# What is needed:
Filter the data below for the string "that" and copy each matching line.
start
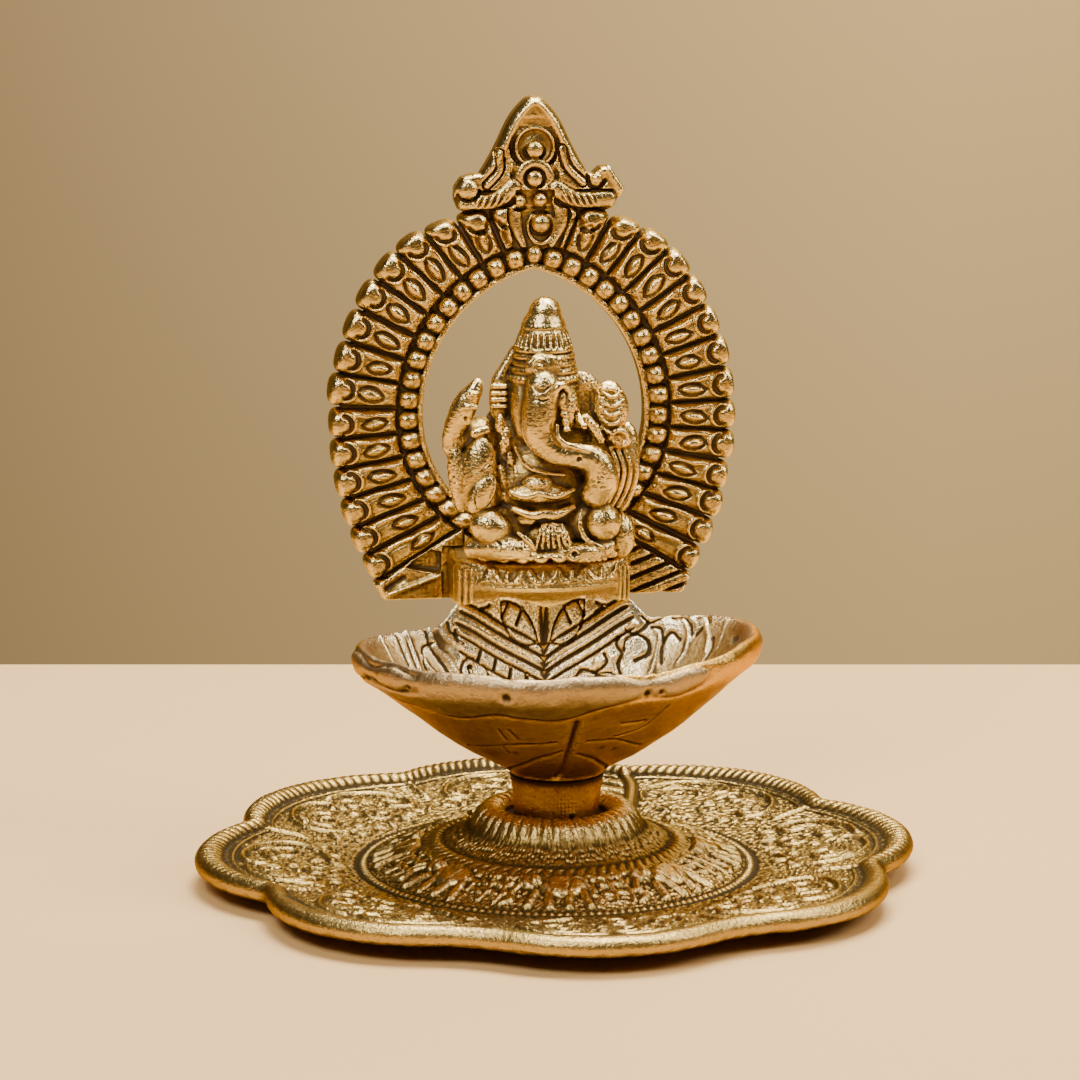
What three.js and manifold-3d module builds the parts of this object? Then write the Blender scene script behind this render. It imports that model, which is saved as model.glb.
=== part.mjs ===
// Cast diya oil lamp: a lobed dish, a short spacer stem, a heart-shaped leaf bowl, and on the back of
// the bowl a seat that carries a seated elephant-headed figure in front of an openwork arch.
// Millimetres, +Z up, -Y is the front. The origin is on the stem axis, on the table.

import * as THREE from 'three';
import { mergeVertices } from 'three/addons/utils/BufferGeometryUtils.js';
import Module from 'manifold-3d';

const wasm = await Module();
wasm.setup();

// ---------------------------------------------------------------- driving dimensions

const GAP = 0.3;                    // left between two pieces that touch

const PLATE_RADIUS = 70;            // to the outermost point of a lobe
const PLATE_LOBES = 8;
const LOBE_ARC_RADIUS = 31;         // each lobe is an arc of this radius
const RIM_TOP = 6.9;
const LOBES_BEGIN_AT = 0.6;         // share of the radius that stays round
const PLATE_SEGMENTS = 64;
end
# Output below:
What three.js and manifold-3d module builds the parts of this object? Then write the Blender scene script behind this render. It imports that model, which is saved as model.glb.
// the bowl a seat that carries a seated elephant-headed figure in front of an openwork arch.
const GAP = 0.3;                    // left between two pieces that touch
const LOBES_BEGIN_AT = 0.6;         // share of the radius that stays round